> EXERCISE OBJECTIVE
Repeat exactly and only the lines from the line containing "back = front + ROLL_LENGTH" through the line containing "if empty is", both included.

═══ INFORMATION SHOWN

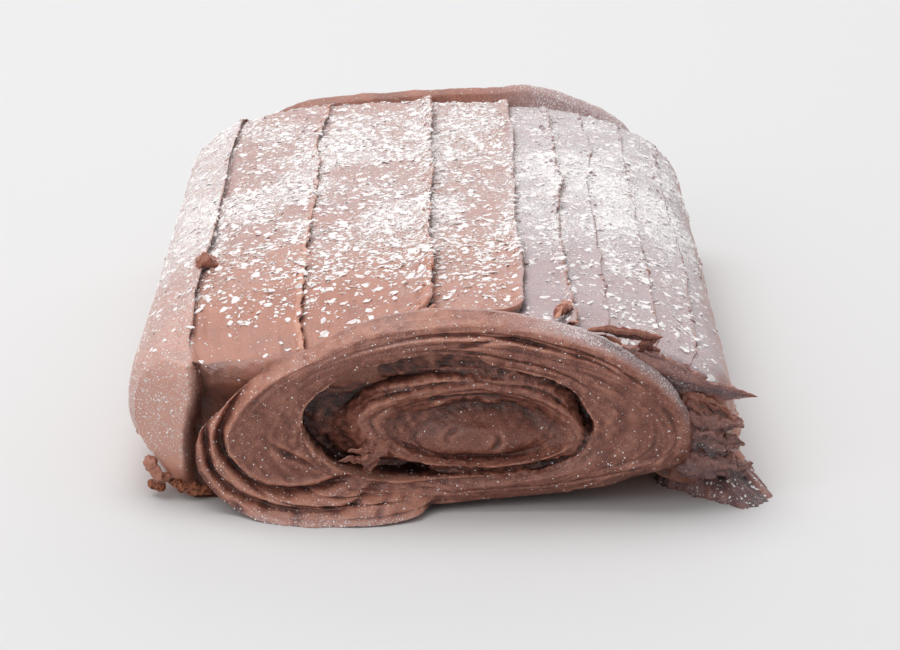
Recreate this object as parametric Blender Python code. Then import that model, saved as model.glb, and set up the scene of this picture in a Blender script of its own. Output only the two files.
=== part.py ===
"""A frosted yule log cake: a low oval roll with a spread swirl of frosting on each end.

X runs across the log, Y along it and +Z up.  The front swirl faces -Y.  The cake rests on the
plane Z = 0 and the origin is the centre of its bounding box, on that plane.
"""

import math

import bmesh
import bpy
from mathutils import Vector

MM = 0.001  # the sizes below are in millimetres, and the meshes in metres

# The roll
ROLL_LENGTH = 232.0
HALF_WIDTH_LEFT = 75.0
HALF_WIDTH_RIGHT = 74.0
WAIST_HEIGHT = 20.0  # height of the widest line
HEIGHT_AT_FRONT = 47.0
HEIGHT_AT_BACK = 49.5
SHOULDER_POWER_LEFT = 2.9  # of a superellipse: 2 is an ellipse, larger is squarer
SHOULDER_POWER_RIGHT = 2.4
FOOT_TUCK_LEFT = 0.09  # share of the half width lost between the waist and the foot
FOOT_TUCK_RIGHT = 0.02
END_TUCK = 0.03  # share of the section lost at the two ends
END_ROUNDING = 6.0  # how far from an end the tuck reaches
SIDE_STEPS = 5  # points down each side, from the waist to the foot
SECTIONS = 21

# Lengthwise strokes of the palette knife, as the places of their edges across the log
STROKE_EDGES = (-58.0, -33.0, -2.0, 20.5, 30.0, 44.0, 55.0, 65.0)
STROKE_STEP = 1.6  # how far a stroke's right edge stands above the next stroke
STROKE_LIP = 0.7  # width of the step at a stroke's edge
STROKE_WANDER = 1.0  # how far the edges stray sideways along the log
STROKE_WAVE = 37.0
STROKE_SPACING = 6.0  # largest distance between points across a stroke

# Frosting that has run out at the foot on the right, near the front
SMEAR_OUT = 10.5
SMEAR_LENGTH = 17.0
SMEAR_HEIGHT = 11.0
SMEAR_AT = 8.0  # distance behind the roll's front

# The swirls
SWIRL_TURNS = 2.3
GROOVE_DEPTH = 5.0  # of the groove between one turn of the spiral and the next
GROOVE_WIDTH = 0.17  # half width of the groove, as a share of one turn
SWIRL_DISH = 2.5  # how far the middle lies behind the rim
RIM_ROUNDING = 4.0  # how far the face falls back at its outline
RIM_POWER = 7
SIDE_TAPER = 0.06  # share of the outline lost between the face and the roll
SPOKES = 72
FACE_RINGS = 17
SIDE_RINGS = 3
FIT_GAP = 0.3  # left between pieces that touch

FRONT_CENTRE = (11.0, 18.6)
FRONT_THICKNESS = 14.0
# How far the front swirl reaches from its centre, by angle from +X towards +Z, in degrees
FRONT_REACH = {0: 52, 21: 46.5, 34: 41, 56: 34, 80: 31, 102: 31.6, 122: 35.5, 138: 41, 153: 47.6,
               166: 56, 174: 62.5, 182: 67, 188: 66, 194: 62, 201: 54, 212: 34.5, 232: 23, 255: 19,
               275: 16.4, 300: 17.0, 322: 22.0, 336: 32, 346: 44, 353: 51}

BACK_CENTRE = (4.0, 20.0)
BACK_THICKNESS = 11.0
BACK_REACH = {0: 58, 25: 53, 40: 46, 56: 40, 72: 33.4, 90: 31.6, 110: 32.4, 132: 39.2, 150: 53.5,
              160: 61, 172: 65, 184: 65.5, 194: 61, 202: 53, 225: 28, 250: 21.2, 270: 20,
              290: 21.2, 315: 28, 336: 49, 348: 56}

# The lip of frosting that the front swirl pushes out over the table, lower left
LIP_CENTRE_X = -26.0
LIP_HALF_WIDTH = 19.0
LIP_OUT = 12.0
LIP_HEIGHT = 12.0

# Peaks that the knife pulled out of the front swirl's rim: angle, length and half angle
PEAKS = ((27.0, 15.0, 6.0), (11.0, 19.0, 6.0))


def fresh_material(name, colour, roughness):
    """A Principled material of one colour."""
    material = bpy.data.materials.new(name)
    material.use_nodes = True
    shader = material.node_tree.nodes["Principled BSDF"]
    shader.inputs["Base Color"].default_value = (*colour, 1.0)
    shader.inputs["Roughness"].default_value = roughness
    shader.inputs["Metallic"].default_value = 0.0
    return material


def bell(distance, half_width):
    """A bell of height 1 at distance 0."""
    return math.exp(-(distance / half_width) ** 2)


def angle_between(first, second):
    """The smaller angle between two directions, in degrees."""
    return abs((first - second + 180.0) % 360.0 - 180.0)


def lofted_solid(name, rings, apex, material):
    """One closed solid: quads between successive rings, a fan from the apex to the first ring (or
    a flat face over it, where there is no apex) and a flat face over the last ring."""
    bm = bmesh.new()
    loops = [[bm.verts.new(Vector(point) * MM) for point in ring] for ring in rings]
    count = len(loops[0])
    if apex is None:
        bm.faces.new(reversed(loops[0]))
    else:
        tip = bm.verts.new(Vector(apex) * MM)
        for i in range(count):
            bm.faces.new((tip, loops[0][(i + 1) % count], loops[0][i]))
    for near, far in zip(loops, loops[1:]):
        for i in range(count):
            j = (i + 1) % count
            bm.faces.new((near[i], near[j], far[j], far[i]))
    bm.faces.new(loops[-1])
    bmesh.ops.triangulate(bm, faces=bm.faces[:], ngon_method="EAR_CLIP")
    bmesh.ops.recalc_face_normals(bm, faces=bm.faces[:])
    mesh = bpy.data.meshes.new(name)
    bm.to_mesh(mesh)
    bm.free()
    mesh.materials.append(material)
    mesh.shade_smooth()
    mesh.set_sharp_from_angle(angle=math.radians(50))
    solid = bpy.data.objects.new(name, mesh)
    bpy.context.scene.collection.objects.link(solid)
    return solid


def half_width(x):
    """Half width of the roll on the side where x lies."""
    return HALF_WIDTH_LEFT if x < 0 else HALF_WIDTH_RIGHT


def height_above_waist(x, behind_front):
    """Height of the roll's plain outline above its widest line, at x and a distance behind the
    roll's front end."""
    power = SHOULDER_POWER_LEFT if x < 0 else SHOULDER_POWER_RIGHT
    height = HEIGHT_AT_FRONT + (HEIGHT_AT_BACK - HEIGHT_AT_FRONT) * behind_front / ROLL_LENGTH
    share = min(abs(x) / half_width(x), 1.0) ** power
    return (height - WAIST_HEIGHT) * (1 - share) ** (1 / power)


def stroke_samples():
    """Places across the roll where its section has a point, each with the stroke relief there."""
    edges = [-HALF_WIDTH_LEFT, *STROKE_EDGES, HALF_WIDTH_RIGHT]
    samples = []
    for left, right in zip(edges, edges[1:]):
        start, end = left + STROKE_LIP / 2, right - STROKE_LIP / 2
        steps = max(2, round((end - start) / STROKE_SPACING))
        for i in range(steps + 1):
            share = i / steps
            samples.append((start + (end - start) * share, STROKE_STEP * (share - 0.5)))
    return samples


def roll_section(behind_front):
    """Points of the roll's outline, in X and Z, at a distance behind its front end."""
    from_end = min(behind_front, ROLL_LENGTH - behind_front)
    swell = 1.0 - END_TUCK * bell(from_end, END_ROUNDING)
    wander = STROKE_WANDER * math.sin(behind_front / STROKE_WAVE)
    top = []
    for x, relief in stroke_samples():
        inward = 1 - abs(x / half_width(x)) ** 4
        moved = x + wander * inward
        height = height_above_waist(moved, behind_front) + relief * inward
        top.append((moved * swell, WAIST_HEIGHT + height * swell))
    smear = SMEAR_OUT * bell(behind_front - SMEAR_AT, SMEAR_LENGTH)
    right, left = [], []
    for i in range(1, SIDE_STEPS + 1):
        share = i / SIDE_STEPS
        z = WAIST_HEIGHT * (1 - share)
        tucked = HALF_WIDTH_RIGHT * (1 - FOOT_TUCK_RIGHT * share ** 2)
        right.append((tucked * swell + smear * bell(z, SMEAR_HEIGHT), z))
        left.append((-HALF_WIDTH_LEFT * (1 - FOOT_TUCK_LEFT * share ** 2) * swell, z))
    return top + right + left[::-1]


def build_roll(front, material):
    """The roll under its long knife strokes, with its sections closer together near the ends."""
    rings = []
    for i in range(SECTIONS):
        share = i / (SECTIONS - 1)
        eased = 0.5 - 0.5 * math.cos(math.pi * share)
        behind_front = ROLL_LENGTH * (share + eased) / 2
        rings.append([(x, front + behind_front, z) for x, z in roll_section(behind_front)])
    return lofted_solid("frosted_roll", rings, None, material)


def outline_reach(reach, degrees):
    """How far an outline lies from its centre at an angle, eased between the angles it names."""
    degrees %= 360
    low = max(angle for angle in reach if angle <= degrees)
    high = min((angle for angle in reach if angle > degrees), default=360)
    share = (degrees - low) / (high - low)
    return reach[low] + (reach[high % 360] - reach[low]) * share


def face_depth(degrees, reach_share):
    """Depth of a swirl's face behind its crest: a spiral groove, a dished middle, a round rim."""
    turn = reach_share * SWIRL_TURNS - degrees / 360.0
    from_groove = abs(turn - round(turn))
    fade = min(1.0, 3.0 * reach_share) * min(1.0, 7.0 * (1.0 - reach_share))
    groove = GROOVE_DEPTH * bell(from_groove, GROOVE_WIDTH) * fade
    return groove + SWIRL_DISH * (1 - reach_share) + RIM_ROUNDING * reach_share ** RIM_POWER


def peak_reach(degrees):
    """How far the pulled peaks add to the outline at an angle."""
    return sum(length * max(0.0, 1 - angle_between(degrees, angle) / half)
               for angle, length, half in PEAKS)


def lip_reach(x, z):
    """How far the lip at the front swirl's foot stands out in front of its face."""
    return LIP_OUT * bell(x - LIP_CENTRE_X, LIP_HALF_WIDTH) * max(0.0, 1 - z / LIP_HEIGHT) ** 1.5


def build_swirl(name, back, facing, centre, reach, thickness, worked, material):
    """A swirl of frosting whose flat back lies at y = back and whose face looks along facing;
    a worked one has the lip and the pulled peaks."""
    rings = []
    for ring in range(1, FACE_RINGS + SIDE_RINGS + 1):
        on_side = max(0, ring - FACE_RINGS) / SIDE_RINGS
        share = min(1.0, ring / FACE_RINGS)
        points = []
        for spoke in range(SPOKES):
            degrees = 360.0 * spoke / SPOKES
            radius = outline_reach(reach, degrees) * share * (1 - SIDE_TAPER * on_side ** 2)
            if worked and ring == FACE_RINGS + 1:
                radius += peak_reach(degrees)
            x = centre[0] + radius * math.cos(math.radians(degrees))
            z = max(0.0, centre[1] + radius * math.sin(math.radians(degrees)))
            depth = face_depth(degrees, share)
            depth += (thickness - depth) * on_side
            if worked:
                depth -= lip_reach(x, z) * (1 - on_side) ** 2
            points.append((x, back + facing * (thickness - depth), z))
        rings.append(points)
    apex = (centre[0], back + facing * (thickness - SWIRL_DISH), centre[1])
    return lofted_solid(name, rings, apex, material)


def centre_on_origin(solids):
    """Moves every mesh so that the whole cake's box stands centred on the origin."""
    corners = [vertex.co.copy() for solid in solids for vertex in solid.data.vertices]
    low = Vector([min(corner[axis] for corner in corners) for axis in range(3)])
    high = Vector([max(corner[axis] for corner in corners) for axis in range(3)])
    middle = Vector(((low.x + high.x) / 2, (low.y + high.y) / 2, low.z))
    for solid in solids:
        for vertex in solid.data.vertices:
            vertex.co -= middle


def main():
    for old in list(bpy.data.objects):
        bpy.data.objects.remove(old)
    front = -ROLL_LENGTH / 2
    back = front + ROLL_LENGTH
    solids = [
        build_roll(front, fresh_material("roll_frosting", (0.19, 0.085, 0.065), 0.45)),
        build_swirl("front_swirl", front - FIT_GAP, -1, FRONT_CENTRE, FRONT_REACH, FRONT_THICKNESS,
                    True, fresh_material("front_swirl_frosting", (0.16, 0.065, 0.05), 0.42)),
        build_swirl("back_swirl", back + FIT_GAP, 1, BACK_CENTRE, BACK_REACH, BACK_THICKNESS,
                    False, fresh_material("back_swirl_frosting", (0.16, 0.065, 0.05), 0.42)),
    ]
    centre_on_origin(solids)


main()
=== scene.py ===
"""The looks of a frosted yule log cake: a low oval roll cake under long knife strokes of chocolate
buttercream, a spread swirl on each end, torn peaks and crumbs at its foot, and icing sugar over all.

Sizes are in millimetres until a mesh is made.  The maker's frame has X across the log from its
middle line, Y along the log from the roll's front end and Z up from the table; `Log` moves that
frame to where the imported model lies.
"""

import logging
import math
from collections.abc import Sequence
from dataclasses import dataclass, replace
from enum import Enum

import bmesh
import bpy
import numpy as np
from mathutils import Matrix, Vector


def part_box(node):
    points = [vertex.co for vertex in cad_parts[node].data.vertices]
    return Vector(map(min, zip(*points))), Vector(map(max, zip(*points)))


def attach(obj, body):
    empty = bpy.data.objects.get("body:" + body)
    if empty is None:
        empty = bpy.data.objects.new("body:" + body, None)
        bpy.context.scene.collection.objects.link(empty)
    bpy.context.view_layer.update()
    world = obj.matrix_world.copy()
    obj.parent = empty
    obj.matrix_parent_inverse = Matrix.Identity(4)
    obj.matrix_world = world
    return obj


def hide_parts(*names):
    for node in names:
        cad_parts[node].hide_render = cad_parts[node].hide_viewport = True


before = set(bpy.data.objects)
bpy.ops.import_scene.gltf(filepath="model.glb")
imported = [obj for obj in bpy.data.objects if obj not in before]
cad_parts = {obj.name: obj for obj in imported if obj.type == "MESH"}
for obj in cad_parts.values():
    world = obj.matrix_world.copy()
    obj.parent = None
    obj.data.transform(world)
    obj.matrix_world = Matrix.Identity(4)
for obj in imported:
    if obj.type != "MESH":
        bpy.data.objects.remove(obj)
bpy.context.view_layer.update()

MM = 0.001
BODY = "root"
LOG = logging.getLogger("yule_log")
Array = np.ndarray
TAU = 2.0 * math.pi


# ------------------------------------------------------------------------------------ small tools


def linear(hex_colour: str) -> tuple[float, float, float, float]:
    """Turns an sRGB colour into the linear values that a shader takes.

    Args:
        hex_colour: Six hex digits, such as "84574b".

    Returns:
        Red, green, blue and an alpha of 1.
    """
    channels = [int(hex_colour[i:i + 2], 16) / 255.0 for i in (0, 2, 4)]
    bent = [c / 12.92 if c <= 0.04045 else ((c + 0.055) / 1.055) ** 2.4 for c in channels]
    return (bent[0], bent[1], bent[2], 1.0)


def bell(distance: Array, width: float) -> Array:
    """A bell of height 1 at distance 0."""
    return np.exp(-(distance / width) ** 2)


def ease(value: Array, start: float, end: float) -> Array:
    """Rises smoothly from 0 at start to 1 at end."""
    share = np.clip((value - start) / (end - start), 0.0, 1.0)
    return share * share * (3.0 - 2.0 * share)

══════

> FINISHED TASK
    back = front + ROLL_LENGTH
    solids = [
        build_roll(front, fresh_material("roll_frosting", (0.19, 0.085, 0.065), 0.45)),
        build_swirl("front_swirl", front - FIT_GAP, -1, FRONT_CENTRE, FRONT_REACH, FRONT_THICKNESS,
                    True, fresh_material("front_swirl_frosting", (0.16, 0.065, 0.05), 0.42)),
        build_swirl("back_swirl", back + FIT_GAP, 1, BACK_CENTRE, BACK_REACH, BACK_THICKNESS,
                    False, fresh_material("back_swirl_frosting", (0.16, 0.065, 0.05), 0.42)),
    ]
    centre_on_origin(solids)


main()
=== scene.py ===
"""The looks of a frosted yule log cake: a low oval roll cake under long knife strokes of chocolate
buttercream, a spread swirl on each end, torn peaks and crumbs at its foot, and icing sugar over all.

Sizes are in millimetres until a mesh is made.  The maker's frame has X across the log from its
middle line, Y along the log from the roll's front end and Z up from the table; `Log` moves that
frame to where the imported model lies.
"""

import logging
import math
from collections.abc import Sequence
from dataclasses import dataclass, replace
from enum import Enum

import bmesh
import bpy
import numpy as np
from mathutils import Matrix, Vector


def part_box(node):
    points = [vertex.co for vertex in cad_parts[node].data.vertices]
    return Vector(map(min, zip(*points))), Vector(map(max, zip(*points)))


def attach(obj, body):
    empty = bpy.data.objects.get("body:" + body)
    if empty is None:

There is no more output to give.